One would think that someone who used to be in elected politics like Milloy was would understand that the whole point of grassroots riding associations is to gather those kinds of voices around policy concerns, where they could help develop those into concrete proposals to bring to the party, or to communicate their concerns to the caucus (whether or not theirs is the elected MP in the riding). A properly run riding association has the hallmarks of service clubs or community groups because they provide both the social aspect around shared values, and work toward the care and feeding of political parties from the ground-up, the way that they’re supposed to. This is the kind of thing that we need to be encouraging if we want a properly functioning political system in this country. Instead, Milloy would see us let that atrophy and let outsiders shout from the side lines while the political staffers continue to consolidate power in the leaders’ offices. No, that’s not how politics are supposed to work. We can’t keep washing out hands of this and dismissing political organizations. Joining parties and getting involved is the way to make change happen, and as for MPs, we can’t just let this trend of self-made obsolesce go unchallenged. The “future of work” shouldn’t be irrelevance – it should be re-engaging with the system and actually doing their jobs. And shame on Milloy for abandoning his former profession to the wolves.

Continue reading

Roundup: Sticking to vapid promises

Because I’m not ready to let go of this topic of the Liberals plans around the Standing Orders, Maclean’s had an interview with deputy House Leader Kevin Lamoureux about why the government is so keen on trying to make these changes. Lamoureux has two answers – that the rules should be modernized (with no explanation as to why), and that they made an election promise to do so. Oh, and some too-cute-by-half insistence that even if they changed Question Period that Trudeau would show up more than once a week, despite the fact that he promised in that same election that he wanted to be out on the road more than just being stuck in Ottawa. So yeah, that seems to indicate that he’s looking for an excuse to only be there one day a week.

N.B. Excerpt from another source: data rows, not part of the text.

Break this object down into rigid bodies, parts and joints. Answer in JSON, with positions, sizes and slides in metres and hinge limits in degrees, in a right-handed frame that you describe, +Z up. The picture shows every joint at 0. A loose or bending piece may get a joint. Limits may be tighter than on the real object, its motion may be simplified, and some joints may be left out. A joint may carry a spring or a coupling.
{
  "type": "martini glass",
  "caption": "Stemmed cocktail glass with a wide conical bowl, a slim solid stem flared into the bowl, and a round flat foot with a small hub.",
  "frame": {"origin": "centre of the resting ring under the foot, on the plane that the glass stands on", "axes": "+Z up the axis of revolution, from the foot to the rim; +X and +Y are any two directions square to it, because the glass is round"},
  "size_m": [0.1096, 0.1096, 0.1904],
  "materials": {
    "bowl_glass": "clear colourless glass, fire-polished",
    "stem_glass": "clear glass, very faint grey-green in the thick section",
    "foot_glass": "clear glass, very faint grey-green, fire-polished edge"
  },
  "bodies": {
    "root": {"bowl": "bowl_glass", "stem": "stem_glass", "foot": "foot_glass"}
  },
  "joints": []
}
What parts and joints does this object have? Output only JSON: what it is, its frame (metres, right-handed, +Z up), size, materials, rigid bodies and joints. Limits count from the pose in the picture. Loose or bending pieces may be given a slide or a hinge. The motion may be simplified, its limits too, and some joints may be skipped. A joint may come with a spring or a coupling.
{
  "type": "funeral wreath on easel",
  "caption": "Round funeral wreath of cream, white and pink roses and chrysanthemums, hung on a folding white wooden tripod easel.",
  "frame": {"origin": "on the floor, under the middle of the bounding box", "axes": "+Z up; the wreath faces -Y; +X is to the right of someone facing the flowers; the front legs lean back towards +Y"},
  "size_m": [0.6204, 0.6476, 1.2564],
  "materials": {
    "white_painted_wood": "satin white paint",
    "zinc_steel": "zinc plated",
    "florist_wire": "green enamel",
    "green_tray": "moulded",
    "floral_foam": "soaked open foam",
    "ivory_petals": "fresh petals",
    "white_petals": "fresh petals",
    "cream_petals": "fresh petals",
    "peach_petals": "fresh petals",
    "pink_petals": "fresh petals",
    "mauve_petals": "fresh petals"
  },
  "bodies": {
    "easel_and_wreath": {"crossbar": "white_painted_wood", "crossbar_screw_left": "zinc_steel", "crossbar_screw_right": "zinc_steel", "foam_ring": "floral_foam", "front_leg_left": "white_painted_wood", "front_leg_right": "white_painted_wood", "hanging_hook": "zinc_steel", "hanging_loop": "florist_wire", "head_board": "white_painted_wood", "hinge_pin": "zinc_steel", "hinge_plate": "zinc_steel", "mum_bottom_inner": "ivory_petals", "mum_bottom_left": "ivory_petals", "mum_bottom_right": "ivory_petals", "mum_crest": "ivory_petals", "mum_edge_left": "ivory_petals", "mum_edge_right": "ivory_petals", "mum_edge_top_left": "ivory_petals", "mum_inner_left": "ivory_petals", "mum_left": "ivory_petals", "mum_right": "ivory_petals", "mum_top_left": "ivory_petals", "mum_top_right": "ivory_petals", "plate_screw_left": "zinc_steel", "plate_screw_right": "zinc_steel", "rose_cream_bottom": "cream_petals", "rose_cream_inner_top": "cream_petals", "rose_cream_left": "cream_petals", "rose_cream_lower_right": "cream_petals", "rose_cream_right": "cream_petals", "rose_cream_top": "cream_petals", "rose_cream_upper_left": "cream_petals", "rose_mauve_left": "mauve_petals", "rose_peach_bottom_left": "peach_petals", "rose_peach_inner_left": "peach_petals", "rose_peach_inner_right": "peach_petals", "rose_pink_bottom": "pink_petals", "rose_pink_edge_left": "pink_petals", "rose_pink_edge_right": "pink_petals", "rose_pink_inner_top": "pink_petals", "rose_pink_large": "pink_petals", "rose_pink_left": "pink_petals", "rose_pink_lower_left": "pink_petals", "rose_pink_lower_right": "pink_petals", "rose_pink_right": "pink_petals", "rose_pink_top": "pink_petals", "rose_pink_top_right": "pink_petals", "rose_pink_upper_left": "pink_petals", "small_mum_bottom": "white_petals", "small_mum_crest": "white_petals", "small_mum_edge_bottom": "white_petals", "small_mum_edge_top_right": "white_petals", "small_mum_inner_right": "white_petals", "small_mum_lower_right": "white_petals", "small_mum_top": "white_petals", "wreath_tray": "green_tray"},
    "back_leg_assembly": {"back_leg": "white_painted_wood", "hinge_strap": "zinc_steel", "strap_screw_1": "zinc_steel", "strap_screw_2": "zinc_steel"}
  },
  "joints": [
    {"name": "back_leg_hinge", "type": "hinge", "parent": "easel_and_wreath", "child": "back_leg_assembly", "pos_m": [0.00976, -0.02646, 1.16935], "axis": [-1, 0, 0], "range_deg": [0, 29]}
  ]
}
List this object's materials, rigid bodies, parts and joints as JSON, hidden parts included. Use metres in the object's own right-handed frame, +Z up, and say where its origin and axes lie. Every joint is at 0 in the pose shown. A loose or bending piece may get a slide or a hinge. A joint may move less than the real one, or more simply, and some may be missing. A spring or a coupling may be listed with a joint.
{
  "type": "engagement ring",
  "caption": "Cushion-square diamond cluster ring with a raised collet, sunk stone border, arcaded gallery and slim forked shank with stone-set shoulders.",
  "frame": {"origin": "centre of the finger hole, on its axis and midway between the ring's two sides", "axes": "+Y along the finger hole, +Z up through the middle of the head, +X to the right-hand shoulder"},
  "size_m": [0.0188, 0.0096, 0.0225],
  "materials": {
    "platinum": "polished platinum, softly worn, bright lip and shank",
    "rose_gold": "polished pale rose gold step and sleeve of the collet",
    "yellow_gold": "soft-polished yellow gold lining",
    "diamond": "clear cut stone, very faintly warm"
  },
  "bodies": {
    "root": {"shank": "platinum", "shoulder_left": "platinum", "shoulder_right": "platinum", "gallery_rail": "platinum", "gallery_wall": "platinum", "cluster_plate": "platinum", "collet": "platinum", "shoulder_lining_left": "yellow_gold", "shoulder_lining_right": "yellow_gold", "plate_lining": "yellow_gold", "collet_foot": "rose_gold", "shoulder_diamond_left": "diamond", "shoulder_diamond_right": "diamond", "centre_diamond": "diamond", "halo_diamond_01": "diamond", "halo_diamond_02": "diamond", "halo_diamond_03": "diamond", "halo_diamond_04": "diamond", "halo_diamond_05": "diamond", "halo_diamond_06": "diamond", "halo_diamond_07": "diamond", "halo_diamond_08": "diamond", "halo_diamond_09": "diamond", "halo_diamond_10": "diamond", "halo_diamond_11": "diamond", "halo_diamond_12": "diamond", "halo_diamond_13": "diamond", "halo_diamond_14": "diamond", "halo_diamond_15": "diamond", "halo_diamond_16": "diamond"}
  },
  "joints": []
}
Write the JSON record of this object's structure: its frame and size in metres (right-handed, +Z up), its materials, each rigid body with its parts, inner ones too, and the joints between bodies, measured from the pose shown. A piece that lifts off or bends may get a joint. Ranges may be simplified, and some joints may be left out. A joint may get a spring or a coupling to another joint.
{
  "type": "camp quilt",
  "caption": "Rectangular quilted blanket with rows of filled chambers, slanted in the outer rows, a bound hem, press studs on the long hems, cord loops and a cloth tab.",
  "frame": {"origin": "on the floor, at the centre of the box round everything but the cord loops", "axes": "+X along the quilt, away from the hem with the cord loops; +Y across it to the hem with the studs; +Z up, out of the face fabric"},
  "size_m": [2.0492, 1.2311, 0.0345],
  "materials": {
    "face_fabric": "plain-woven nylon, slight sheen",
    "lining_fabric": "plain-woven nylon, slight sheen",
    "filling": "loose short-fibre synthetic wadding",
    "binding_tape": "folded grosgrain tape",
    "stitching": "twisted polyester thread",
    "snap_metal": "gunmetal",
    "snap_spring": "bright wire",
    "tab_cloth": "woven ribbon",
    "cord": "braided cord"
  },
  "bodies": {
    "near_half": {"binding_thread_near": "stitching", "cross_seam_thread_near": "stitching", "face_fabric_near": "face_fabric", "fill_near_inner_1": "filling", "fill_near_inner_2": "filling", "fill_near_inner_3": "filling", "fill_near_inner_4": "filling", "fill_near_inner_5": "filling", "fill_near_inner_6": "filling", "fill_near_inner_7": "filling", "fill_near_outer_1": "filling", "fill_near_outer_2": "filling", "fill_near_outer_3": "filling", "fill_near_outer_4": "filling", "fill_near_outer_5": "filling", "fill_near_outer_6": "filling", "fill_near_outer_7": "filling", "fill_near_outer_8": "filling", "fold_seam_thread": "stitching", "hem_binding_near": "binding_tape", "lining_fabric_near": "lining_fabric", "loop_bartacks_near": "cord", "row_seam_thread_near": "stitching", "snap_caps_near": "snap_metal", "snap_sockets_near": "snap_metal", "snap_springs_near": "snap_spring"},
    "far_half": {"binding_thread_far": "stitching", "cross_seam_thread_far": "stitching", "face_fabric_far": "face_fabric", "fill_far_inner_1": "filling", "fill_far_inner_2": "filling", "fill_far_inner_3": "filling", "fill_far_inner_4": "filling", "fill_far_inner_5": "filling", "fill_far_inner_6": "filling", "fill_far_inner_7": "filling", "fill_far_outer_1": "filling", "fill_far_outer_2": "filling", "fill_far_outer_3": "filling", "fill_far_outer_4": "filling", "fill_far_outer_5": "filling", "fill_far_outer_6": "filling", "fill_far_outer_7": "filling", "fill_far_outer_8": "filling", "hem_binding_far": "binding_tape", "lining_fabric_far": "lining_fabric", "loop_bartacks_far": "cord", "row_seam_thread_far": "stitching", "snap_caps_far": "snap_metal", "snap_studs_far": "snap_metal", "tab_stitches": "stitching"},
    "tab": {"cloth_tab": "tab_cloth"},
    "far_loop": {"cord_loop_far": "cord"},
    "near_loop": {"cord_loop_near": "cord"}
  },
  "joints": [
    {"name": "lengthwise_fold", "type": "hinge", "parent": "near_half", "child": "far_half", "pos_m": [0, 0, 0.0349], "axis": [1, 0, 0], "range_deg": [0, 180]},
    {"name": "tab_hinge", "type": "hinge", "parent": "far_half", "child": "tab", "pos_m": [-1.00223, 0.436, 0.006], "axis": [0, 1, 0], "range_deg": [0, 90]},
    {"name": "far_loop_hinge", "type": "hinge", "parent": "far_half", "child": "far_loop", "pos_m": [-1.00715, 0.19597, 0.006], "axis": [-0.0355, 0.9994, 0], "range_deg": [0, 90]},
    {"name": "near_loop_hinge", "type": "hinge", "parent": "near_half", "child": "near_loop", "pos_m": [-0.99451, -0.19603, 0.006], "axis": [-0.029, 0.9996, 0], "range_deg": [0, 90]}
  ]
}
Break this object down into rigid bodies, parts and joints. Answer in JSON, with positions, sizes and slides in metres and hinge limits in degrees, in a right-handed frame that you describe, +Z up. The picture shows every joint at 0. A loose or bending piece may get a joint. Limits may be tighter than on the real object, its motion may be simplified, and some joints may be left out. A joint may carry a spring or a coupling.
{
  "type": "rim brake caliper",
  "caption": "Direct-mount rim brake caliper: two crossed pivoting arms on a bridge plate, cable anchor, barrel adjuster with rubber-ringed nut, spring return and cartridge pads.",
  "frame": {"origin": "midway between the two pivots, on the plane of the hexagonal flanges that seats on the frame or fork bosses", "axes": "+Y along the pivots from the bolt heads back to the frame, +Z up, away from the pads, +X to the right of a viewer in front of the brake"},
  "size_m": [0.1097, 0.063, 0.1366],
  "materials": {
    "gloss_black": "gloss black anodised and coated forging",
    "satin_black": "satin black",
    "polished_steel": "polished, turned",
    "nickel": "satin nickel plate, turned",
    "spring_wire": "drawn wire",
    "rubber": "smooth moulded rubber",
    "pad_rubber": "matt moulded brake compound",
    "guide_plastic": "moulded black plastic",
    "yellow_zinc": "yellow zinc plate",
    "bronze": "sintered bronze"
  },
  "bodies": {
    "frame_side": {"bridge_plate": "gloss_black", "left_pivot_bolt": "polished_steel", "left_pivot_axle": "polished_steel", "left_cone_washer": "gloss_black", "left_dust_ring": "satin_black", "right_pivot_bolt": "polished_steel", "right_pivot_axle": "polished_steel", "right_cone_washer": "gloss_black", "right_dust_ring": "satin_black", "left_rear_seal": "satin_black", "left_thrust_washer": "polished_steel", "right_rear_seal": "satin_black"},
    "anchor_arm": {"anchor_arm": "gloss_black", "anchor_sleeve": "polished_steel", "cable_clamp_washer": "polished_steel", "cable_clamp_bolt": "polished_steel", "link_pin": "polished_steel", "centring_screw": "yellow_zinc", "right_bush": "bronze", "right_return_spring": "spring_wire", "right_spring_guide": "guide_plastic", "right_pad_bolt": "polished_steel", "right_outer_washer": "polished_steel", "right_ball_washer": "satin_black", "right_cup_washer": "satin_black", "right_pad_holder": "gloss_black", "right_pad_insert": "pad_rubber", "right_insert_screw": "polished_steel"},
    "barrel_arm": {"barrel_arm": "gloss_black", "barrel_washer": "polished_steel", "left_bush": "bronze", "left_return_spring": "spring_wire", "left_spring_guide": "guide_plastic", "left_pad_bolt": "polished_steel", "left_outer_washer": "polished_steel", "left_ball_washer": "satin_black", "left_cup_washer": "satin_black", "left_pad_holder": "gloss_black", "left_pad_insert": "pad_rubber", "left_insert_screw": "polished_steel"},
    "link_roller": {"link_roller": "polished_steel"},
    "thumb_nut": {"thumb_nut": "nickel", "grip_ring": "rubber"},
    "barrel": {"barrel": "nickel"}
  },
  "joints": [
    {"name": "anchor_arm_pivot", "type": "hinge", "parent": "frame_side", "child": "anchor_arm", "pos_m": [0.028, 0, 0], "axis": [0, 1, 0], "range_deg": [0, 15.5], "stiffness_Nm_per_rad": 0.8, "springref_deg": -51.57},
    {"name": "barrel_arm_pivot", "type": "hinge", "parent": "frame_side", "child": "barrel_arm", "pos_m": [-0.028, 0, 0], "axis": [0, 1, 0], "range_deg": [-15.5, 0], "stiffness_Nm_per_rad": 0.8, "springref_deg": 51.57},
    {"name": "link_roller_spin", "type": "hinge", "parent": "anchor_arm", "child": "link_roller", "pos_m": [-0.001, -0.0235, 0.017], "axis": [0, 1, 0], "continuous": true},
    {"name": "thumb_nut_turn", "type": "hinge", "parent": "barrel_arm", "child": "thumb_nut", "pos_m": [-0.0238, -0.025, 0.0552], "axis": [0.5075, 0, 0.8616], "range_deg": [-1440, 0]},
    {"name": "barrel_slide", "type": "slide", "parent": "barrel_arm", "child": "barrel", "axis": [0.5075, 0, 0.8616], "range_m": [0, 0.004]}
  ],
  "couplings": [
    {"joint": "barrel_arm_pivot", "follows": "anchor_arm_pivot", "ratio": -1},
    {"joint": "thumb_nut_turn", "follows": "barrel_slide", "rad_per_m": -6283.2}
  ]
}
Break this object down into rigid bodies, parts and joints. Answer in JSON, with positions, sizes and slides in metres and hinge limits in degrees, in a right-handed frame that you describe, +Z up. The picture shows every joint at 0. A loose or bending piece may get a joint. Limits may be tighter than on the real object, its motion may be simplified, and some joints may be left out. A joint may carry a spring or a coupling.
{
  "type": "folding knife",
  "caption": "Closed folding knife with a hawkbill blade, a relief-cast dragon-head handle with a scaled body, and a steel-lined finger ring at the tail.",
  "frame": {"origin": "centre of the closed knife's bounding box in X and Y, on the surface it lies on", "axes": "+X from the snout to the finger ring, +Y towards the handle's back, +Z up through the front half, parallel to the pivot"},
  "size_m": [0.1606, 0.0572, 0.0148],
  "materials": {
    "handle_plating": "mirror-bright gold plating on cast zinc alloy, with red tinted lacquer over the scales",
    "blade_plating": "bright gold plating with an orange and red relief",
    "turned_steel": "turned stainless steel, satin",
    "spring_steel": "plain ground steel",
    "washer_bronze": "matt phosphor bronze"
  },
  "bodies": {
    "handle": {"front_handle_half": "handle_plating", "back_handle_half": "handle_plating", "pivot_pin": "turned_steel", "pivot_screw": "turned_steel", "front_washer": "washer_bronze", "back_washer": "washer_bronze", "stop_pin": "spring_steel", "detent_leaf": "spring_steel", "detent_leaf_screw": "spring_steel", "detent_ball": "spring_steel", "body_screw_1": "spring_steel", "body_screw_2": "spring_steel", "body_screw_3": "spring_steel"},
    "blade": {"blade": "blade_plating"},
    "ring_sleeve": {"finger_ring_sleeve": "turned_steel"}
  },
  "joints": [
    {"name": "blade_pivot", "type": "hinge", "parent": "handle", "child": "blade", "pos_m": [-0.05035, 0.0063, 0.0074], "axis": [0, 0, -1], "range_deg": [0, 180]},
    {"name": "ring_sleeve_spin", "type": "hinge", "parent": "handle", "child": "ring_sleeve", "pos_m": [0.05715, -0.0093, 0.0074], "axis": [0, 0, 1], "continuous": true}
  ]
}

As with electoral reform, the Liberals came out early on with this facile talking point about the need to “modernize.” There’s no justification as to why or no explanation as to what’s not working (just the rather pedestrian observation that it’s not – draw your own conclusion) and then doing some jazz hands and saying “modernize!”

And like with electoral reform, promising “modernization” without saying why, is kind of a stupid promise, and you know how I feel about stupid promises – they should be owned up to as being stupid before they are broken. In this case, I’m not sure if it was just the vapid need to promise to modernize everything, or if they think there’s a real issue that they want to solve – regardless of what it is, it’s obvious that anything they’ve proposed to date won’t actually solve the problems that they have because the problem is cultural in this place, and the way to solve it isn’t by changing the rules that they’re proposing to. Either way, they need to say “Stupid promise. Real life proved to be different than we imagined it was,” and abandon these plans in favour of maybe, just maybe, tackling the deeper cultural issues that are the real cause of dysfunction in our Parliament.

Meanwhile, I was on AM 770 in Calgary yesterday to talk about my Maclean’s op-ed on the fact that we don’t need to modernize the House of Commons, which you can listen to here.

Continue reading

Roundup: What to do about Beyak?

The CBC caught up with Senator Lynn Beyak yesterday, and she essentially doubled down on her insistence that she’s said nothing wrong about residential schools, and then compounded the whole thing by insisting that she’s been “suffering with” these residential school survivors because she lives in the area with them and she once went on double dates with an Aboriginal fellow. The mind boggles.

So with this having been said, and Beyak insisting that she’s not going anywhere, people are starting to wonder what’s next (as they demand her resignation, if not from the Senate then at least the Aboriginal Peoples committee). Let’s deconstruct this a little first, shall we?

To start off with, as a member of the committee, Beyak is not really making decisions around Indigenous policy in this country, as some people are suggesting. The government – meaning Cabinet – still makes that policy, and the Senate and in particular the committee does their due diligence in holding them to account. They’re not actually making policy themselves. Add to that, Beyak is one vote out of fifteen (remember that committees in this current session are now oversized because that was how to add in new independent members without a prorogation to reset committee selection), so her vote is even more diluted than it would be in a regular parliamentary session. And given that her views are off-side with her own party’s, it’s not like she’s really going to be the swing-vote in any case. So let’s calm down about that. While the committee chair has suggested that Beyak step aside, it’s not really her call as to whether Beyak is a member or not – that’s up to caucus leadership (or in the case of the Independent Senators’ Group, they volunteered for committee assignments), and there’s nothing the Chair can do about it. But if the Conservative Senate leadership is aware that Beyak being on that committee is a problem, they can probably arrange to have her rotated off of it (if not right away, then certainly when the committees reset at the next prorogation).

Some people has suggested that Beyak be kicked out of Conservative caucus, but I’m less certain that that’s a good idea. For one, her being in caucus allows the Conservative leadership to maintain some level of control over her, and if she’s forced out, where is she going to go? The ISG, where she can look at Senator Murray Sinclair every organizing meeting?

As for the comparisons between Beyak and Senator Don Meredith – because people have been making them – it’s a specious comparison that needs to stop. He’s broken ethics rules (and possibly the law), whereas Beyak’s crime is wilful ignorance. That’s not actually illegal or against the ethics code, and no, you can’t expel her for it. What they can do, however, is maybe consider a policy of phasing her out – making it as unrewarding as possible for her to be there that she eventually leaves. It’s an inexact science, particularly for someone as clueless as Beyak, and this whole episode should serve as one more reminder as to why it’s important to take some care in choosing who to appoint, because they’ll be there for a long time with little recourse for removal (and Stephen Harper quite obviously was not taking care).